The view of Yosemite Valley from Tunnel View in Yosemite National Park, California. (Diliff/Wikimedia Commons)
The view of Yosemite Valley from Tunnel View in Yosemite National Park, California. (Diliff/Wikimedia Commons)

Listen: Our show on everyday awe and how to practice it.

John Reynolds has lived in Yosemite National Park his entire life. In this ‘First person’ diary, he shares how living in nature helps him maintain a sense of awe.

“It brings inspiration. It brings joy. It brings spirituality. It brings hope for the world.”

JOHN REYNOLDS: Every day when I walk down, I think my first sensation is the air. You know, I take in these gulps of air into my lungs. And it’s … better than coffee. It just rejuvenates you.

MEGHNA CHAKRABARTI: Oh, John Reynolds. I do envy him. He has lived in California’s Yosemite National Park his entire life. Born and raised, he says. His mother worked at the Yosemite Post Office for 43 years – John grew up in Yosemite village.
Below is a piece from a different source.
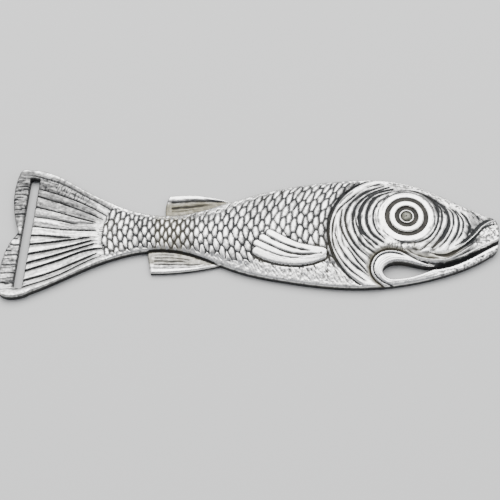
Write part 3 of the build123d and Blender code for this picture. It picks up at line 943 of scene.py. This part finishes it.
def cast_relief(points, distance):
    """The carved face of the casting."""
    x, y = points.T
    eye_r = radius(points, EYE)
    face = Face(points, crown(points))
    carve_trunk(face)
    carve_tail(face)
    blade(face, DORSAL_ROOT, DORSAL_EDGE, 1, DORSAL_CUTS, 1.0)
    blade(face, ANAL_ROOT, ANAL_EDGE, -1, ANAL_CUTS, 0.55)
    # a dark cut where the anal fin goes under the trunk's lower edge: patina in a real step, widened and darkened as
    # painted shadow from that edge
    under = np.abs(y - line_y(x, ANAL_ROOT) + 0.15)
    face.cut(under, 0.62, 0.12, 1.0, window(x, -32.0, -30.0, -12.5, -8.5))
    face.cut(np.abs(y - line_y(x, DORSAL_ROOT) - 0.15), 0.26, 0.06, 0.5, window(x, -26.0, -25.0, -9, -5))
    carve_head(face, eye_r)
    carve_mouth(face)
    carve_pectoral(face)
    seat = eye_r < EYE_SEAT
    face.z = np.where(seat, SEAT_FLOOR, face.z)
    face.ink = np.where(seat, 0.7, face.ink)
    return face


def hook_relief(points, distance):
    """The hook's face: a thin outer rim and groove, then a smooth band with drawn lines, and a granular jaw."""
    x, y = points.T
    seam, _ = near_line(points, SEAM)
    height = crown(points) - 0.25
    face = Face(points, height * smooth(62, 50, x) + (SHEET + 0.15) * smooth(50, 62, x))
    loop = smooth(47.0, 43.5, x)
    face.ridge(seam - 0.42, 0.30, 0.10, loop)
    face.cut(np.abs(seam - 0.92), 0.40, 0.34, 1.0, loop)
    drawn = 0.5 + 0.5 * np.cos(2 * math.pi * (distance + 0.12 * lumps(x, y, 3.0, 61)) / 0.62)
    bend = smooth(0.5, 1.0, distance) * smooth(60, 52, x)
    face.z += 0.05 * drawn * bend
    face.stain(tarnish=0.45 * smooth(0.5, 0.0, drawn) * bend * np.clip(0.4 + lumps(x, y, 2.4, 64), 0, 1))
    lower = smooth(0.35, -0.45, y - line_y(x, JAW_LINE) + 1.15) * smooth(52, 60, x)
    grain = lumps(x, y, 0.42, 62) + 0.6 * lumps(x, y, 0.8, 63)
    face.z += lower * (0.10 * grain - 0.10)
    face.stain(ink=lower * smooth(-0.7, -1.4, grain) * 0.6)
    face.stain(tarnish=lower * (0.15 + 0.6 * smooth(0.1, -0.7, grain)))
    return face


def step_lines():
    """Lines where the casting's face has a step, a hair to each side of it."""
    lines = []
    circle = np.linspace(0, 2 * math.pi, 230, endpoint=False)
    ring = np.stack([np.cos(circle), np.sin(circle)], 1)
    for r in (EYE_SEAT - 0.02, EYE_SEAT + 0.02, EYE_SEAT + 0.2):
        lines.append(EYE + r * ring)
    for points, side in ((DORSAL_ROOT, 1), (ANAL_ROOT, -1), (LIP_LINE, -1)):
        for offset in (-0.35, -0.16, -0.02, 0.02, 0.2):
            line = curve(points, 0.17)
            lines.append(line + (0, side * offset))
    return lines


# ---- turned pieces of the eye

def turned(name, profile, sides, wobble, seed):
    """A piece turned round the eye's axis, slightly uneven like worked metal. Its profile is a closed ring.

    The profile's points are (radius, height) or (radius, height, painted light), with painted light from -1, painted
    shade, to 1, a painted highlight.
    """
    profile = [(*point, 0)[:3] for point in profile]
    shifts = np.random.default_rng(seed).uniform(-1, 1, 4)
    vertices = []
    faces = []
    for row, (r, z, _) in enumerate(profile):
        here = row * sides
        after = (row + 1) % len(profile) * sides
        for i in range(sides):
            a = 2 * math.pi * i / sides
            uneven = sum(shift * math.cos((k + 2) * a + k) for k, shift in enumerate(shifts)) / 8
            lift = wobble * uneven if z > 0.1 else 0
            vertices.append((EYE[0] + r * math.cos(a), EYE[1] + r * math.sin(a), z + lift))
            j = (i + 1) % sides
            faces.append((here + i, here + j, after + j, after + i))
    piece = mesh_object(name, vertices, faces)
    store(piece.data, "painted_light", np.repeat([painted_light for _, _, painted_light in profile], sides))
    return piece


def arc(centre_r, centre_z, radius, start, end, steps):
    """(radius, height) points on an arc, from one angle to another in degrees."""
    angles = np.radians(np.linspace(start, end, steps))
    return [(centre_r + radius * math.cos(a), centre_z + radius * math.sin(a)) for a in angles]


# ---- materials

class Nodes:
    """A node material that is being put together. Values are sockets or plain numbers."""

    def __init__(self, name):
        self.material = bpy.data.materials.new(name)
        self.material.use_nodes = True
        self.tree = self.material.node_tree
        self.shader = self.tree.nodes["Principled BSDF"]

    def link(self, value, socket):
        if isinstance(value, bpy.types.NodeSocket):
            self.tree.links.new(value, socket)
        else:
            socket.default_value = value

    def shade(self, **inputs):
        """Sets inputs of the shader, with _ for the spaces in their names."""
        for name, value in inputs.items():
            self.link(value, self.shader.inputs[name.replace("_", " ")])

    def add(self, kind, **values):
        """A new node; its keyword values are its own properties or, where it has none of that name, its inputs."""
        node = self.tree.nodes.new(kind)
        for key, value in values.items():
            if hasattr(node, key):
                setattr(node, key, value)
            else:
                self.link(value, node.inputs[key])
        return node

    def attribute(self, name):
        return self.add("ShaderNodeAttribute", attribute_name=name).outputs["Fac"]

    def place(self):
        """Coordinates of the row frame, so that a texture has the same size on every piece."""
        return self.add("ShaderNodeTexCoord").outputs["Object"]

    def noise(self, scale, detail):
        return self.add("ShaderNodeTexNoise", Vector=self.place(), Scale=scale, Detail=detail,
                        Roughness=0.55).outputs["Fac"]

    def ranged(self, value, low, high, to_low=0.0, to_high=1.0):
        node = self.add("ShaderNodeMapRange", interpolation_type="SMOOTHSTEP", Value=value)
        for name, number in (("From Min", low), ("From Max", high), ("To Min", to_low), ("To Max", to_high)):
            node.inputs[name].default_value = number
        return node.outputs["Result"]

    def maths(self, operation, a, b):
        node = self.add("ShaderNodeMath", operation=operation)
        self.link(a, node.inputs[0])
        self.link(b, node.inputs[1])
        return node.outputs[0]

    def plus(self, a, b):
        return self.maths("ADD", a, b)

    def times(self, a, b):
        return self.maths("MULTIPLY", a, b)

    def most(self, a, b):
        return self.maths("MAXIMUM", a, b)

    def mixed(self, factor, low, high):
        """A colour between two, each a tuple or a socket."""
        node = self.add("ShaderNodeMix", data_type="RGBA")
        self.link(factor, node.inputs["Factor"])
        for name, value in (("A", low), ("B", high)):
            socket = next(s for s in node.inputs if s.name == name and s.type == "RGBA")
            self.link((*value, 1) if isinstance(value, tuple) else value, socket)
        return next(s for s in node.outputs if s.type == "RGBA")

    def bumps(self, *layers):
        """Fine unevenness that is too small for the mesh. Each layer is (value, strength, distance in m)."""
        normal = {}
        for value, strength, depth in layers:
            bump = self.add("ShaderNodeBump", Strength=strength, Distance=depth, Height=value, **normal)
            normal = {"Normal": bump.outputs["Normal"]}
        self.shade(**normal)


BLACK = (0.0, 0.0, 0.002)
SPECK_GREY = (0.38, 0.38, 0.37)
OLIVE = (0.200, 0.182, 0.125)
PATINA_AND_SHADE_BLACK = (0.012, 0.013, 0.014)
BROWN_PATINA_AND_SHADE = (0.036, 0.032, 0.022)


def pewter(name, bright, worn, rough):
    """Polished cast pewter: bright high spots, black patina in its cuts, thin films of grey tarnish and olive, and
    painted shade that the carving lays into the patina and tarnish films.
    """
    n = Nodes(name)
    olive = n.attribute("olive")
    uneven = n.noise(900, 4)
    patchy = n.noise(110, 3)

    # patina and painted shade where the carving says so, and patina in whatever lies below its surroundings
    cut = n.ranged(n.plus(n.attribute("fine_hollow"), n.times(uneven, 0.04)), 0.06, 0.20, 0, 0.35)
    hollow = n.ranged(n.plus(n.attribute("broad_hollow"), n.times(patchy, 0.06)), 0.16, 0.55, 0, 0.25)
    speckled = n.plus(n.attribute("ink"), n.times(n.maths("SUBTRACT", uneven, 0.5), 0.5))
    dark = n.times(n.most(n.most(cut, hollow), n.ranged(speckled, 0.10, 0.80)), 0.97)

    tone = n.mixed(n.ranged(patchy, 0.35, 0.65), bright, worn)
    tone = n.mixed(n.ranged(n.noise(2600, 2), 0.52, 0.80, 0, 0.5), tone, SPECK_GREY)
    # grey from the tarnish film, which in places is painted shade
    greying = n.times(n.attribute("tarnish"), n.ranged(uneven, 0.25, 0.70, 0.65, 1.0))
    # the films darken by powers, so that equal steps of film look like equal steps of tone
    tone = n.mixed(n.maths("POWER", 0.055, greying), BLACK, tone)
    tone = n.mixed(n.times(olive, 0.85), tone, OLIVE)
    brown = n.most(n.ranged(n.noise(60, 2), 0.56, 0.70, 0, 0.6), olive)
    colour = n.mixed(n.maths("POWER", 0.02, dark), n.mixed(brown, PATINA_AND_SHADE_BLACK, BROWN_PATINA_AND_SHADE), tone)

    film = n.most(dark, n.times(olive, 0.5))
    base_rough = n.ranged(uneven, 0.3, 0.7, rough - 0.05, rough + 0.10)
    n.shade(
        Base_Color=colour,
        Metallic=n.ranged(film, 0, 1, 1.0, 0.15),
        Specular_IOR_Level=n.ranged(dark, 0, 1, 0.5, 0.2),
        Roughness=n.plus(base_rough, n.times(n.most(dark, greying), 0.25)),
    )
    n.bumps((uneven, 0.30, 0.00006), (n.noise(3200, 2), 0.22, 0.00003))
    return n.material


PAINTED_HIGHLIGHT = (0.95, 0.94, 0.91)
PAINTED_SHADE = (0.02, 0.02, 0.018)


def turned_metal(name, bright, dark, rough, specks, metallic=1.0):
    """Metal of a small turned piece: fine rings from its tool, with tarnish in patches."""
    n = Nodes(name)
    centre = n.add("ShaderNodeMapping", Location=(-EYE[0] * MM, -EYE[1] * MM, 0), Vector=n.place())
    rings = n.add("ShaderNodeTexWave", wave_type="RINGS", rings_direction="Z", Scale=900, Distortion=1.5,
                  Vector=centre.outputs["Vector"])
    patchy = n.noise(500, 4)
    painted_light = n.attribute("painted_light")
    tone = n.mixed(n.ranged(patchy, 0.5 - specks, 0.5 + specks), dark, bright)
    # painted highlight where the profile gives 1, and painted shade where it gives -1
    tone = n.mixed(n.ranged(painted_light, 0.2, 0.9), tone, PAINTED_HIGHLIGHT)
    tone = n.mixed(n.ranged(painted_light, -0.2, -0.9), tone, PAINTED_SHADE)
    n.shade(Base_Color=tone, Metallic=metallic, Roughness=n.ranged(patchy, 0.3, 0.7, rough + 0.12, rough))
    n.bumps((rings.outputs["Fac"], 0.15, 0.00004), (patchy, 0.4, 0.00008))
    return n.material


def assign(piece, material, node):
    piece.data.materials.clear()
    piece.data.materials.append(material)
    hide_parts(node)
    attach(piece, "root")


# ---- the pieces

cast_loops = [refine(loop) for loop in back_loops("fish_casting")]
hook_loops = [refine(loop) for loop in back_loops("opener_hook")]

fish = plate("carved_fish", cast_loops, cast_relief, step_lines())
hook = plate("mouth_hook", hook_loops, hook_relief)

disc_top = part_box("eye_disc")[1].z / MM
disc = turned("sunk_disc", [
    (0.9, disc_top - 0.02), (2.2, disc_top), (3.4, disc_top + 0.02), (5.0, disc_top - 0.02), (6.2, disc_top),
    (6.55, disc_top - 0.05), (DISC_RADIUS, disc_top - 0.15), (DISC_RADIUS, SEAT_FLOOR), (0.9, SEAT_FLOOR),
], EYE_SIDES, 0.06, 71)
ring = turned("bright_ring", [
    *arc(RING_OUTER - 0.42, disc_top + 0.27, 0.42, 0, 90, 8),
    *arc(RING_INNER + 0.38, disc_top + 0.31, 0.38, 90, 180, 8),
    (RING_INNER, disc_top), (RING_OUTER, disc_top),
], EYE_SIDES, 0.10, 72)
# the collar is painted as a bright highlight all round, and the narrow gap between it and the dome as painted shade
collar = [(*point, 1) for point in arc(2.00, disc_top + 0.34, 0.20, 0, 180, 7)]
dome = [(1.60 * math.cos(a), disc_top + 0.24 + 0.50 * math.sin(a)) for a in np.radians(np.linspace(4, 89, 9))]
rivet = turned("eye_stud", [
    (0.02, 0.0), (2.0, 0.0), (2.08, 0.06), (1.26, 0.84), (1.25, disc_top),
    (STUD_RADIUS, disc_top), (STUD_RADIUS, disc_top + 0.32),
    *collar, (1.79, disc_top + 0.15, -1), (1.66, disc_top + 0.14, -1), (1.61, disc_top + 0.16, -1), *dome,
], STUD_SIDES, 0.10, 73)

assign(fish, pewter("cast_pewter", (0.96, 0.95, 0.925), (0.88, 0.87, 0.84), 0.30), "fish_casting")
assign(hook, pewter("hook_steel", (0.96, 0.955, 0.935), (0.90, 0.89, 0.87), 0.26), "opener_hook")
assign(disc, turned_metal("darkened_brass", (0.024, 0.021, 0.015), (0.012, 0.011, 0.009), 0.55, 0.18, 0.35),
       "eye_disc")
assign(ring, turned_metal("bright_pewter", (0.92, 0.91, 0.88), (0.80, 0.79, 0.75), 0.26, 0.25),
       "eye_ring")
assign(rivet, turned_metal("rivet_steel", (0.17, 0.17, 0.145), (0.075, 0.075, 0.062), 0.36, 0.22),
       "eye_rivet")

# ---- floor, light and camera

FLOOR_HALF = 2  # metres
FLOOR_DROP = 0.00002  # keeps the floor just clear of the flat back
floor = linked("floor", bpy.data.meshes.new("floor"))
corners = [(-FLOOR_HALF, -FLOOR_HALF, 0), (FLOOR_HALF, -FLOOR_HALF, 0), (FLOOR_HALF, FLOOR_HALF, 0),
           (-FLOOR_HALF, FLOOR_HALF, 0)]
floor.data.from_pydata(corners, [], [(0, 1, 2, 3)])
floor.location.z = -FLOOR_DROP
floor_nodes = Nodes("pale_floor")
floor_nodes.shade(Base_Color=(0.62, 0.62, 0.61, 1), Roughness=0.85)
floor.data.materials.append(floor_nodes.material)


def facing(name, data, place, aim):
    """A lamp or camera at a place, turned to its aim."""
    made = linked(name, data)
    made.location = place
    made.rotation_euler = (aim - place).to_track_quat("-Z", "Y").to_euler()
    return made


# soft boxes aimed at the origin: name, place and size in metres, power in watts
for name, place, size, power in (
    ("sky", (0.0, 0.55, 0.95), (1.3, 0.9), 25),
    ("left", (-0.8, 0.1, 0.55), (0.5, 0.5), 3),
    ("right", (0.8, -0.1, 0.6), (0.5, 0.5), 2),
):
    light = bpy.data.lights.new(name, "AREA")
    light.shape = "RECTANGLE"
    light.size, light.size_y = size
    light.energy = power
    facing(name, light, Vector(place), Vector((0, 0, 0)))

world = bpy.data.worlds.new("studio")
world.use_nodes = True
background = world.node_tree.nodes["Background"]
background.inputs["Color"].default_value = (0.9, 0.93, 1.0, 1)
background.inputs["Strength"].default_value = 0.42
bpy.context.scene.world = world

ELEVATION = math.radians(64)
CAMERA_DISTANCE = 0.452
LENS = 108  # mm, as is the sensor's width
SENSOR = 36
AIM = Vector((0, -0.00485, 0))
camera_data = bpy.data.cameras.new("camera")
camera_data.lens = LENS
camera_data.sensor_width = SENSOR
eye_point = AIM + CAMERA_DISTANCE * Vector((0, -math.cos(ELEVATION), math.sin(ELEVATION)))
bpy.context.scene.camera = facing("camera", camera_data, eye_point, AIM)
There’s an absolutely adorable picture of John on the Sierra News website of him as a toddler, sitting on the steps of a Yosemite village building. Later, he joined the Post Office, and worked there for 44 years, 10 years as postmaster. John recently retired … Congratulations!

But John says he’s not going anywhere. He’s going to stay right where he is, in Yosemite. And continue his morning ritual, in the first few steps from his home, he pauses, takes deep breathes, and acknowledges the wonder around him.

REYNOLDS: In that 45 second walk, it just inspires me for the day because I go, Man, look where I work. I always turn around and look at Yosemite falls on my way down.

… It almost looks like a painting. It’s hard to articulate, you know? There’s a cascade in between the upper and lower falls. And then as you walk through the base of the lower falls, you really get a sense of how insignificant you are and how amazing Mother Nature is because of the wind that it creates. The mist. It truly gives a sense of awe. It gives. And I’m struggling to find the words for it, but I don’t know how many times I’ve walked up to the top of the falls in my life, but I’m still blown away by it all.

The smell of pine is always prevalent. At the height of spring, when the snow is melting, the reverberation of Yosemite falls makes the doors rattle in our house. And so that makes me smile. And I the power and the majesty of everything of the book. I don’t even have to see it. I can hear it through the doors like, oh, my God, the falls must be really moving. The doors are really rattling today.

Coming from the west, driving eastward. It’s a beautiful canyon drive with a road that follows, that meanders along the said river. And then once you hit the boundary, you start seeing the granite formations that the glaciers have carved out. And then you drive further into the valley after you pass the boundary. And that’s when Yosemite Valley really starts to unfold. I notice people that come up to the park, they’ll see a spot and it’s like they don’t even know they’re driving. They just stop.

You can get agitated, but you have to understand what these people are possibly experiencing for the first time is this incredible view that they’re just stopped in their tracks. And they’re like, Oh my God, they’ve got to stop. And they get out, take a picture, even though they’re blocking the road. But I’ve come to a place where, you know, I smile at it because I know exactly what they’re going through. They’re having an experience of seeing Yosemite for the first time and these incredible monoliths and the full effect of the enormity of it.

You know, I I’ve spent 63 years here in the valley. I can walk out in the valley, and you can always see something here that you haven’t noticed before. It fills the spirit. And I think nature does that. I mean, I think it brings inspiration. It brings joy. It brings spirituality. It brings hope for the world, I guess.